### Instruction
Find "cad_parts[node].hide_render = cad_parts[node].hide_viewport" in the material below, then copy that line and every subsequent line to the end, exactly.

----------

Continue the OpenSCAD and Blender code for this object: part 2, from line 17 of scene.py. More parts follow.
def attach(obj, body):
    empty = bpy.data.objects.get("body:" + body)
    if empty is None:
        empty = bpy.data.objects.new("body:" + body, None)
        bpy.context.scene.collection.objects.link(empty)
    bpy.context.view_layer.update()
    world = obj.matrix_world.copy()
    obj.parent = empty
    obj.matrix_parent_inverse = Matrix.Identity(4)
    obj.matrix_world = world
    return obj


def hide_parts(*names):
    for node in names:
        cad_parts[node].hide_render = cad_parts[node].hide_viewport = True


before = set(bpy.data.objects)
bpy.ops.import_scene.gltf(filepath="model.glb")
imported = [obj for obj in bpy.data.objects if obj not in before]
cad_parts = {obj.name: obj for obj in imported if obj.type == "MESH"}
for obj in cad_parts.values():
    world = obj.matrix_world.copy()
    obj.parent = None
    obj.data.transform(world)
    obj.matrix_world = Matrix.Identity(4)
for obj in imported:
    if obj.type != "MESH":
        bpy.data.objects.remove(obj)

----------

### The completed task
        cad_parts[node].hide_render = cad_parts[node].hide_viewport = True


before = set(bpy.data.objects)
bpy.ops.import_scene.gltf(filepath="model.glb")
imported = [obj for obj in bpy.data.objects if obj not in before]
cad_parts = {obj.name: obj for obj in imported if obj.type == "MESH"}
for obj in cad_parts.values():
    world = obj.matrix_world.copy()
    obj.parent = None
    obj.data.transform(world)
    obj.matrix_world = Matrix.Identity(4)
for obj in imported:
    if obj.type != "MESH":
        bpy.data.objects.remove(obj)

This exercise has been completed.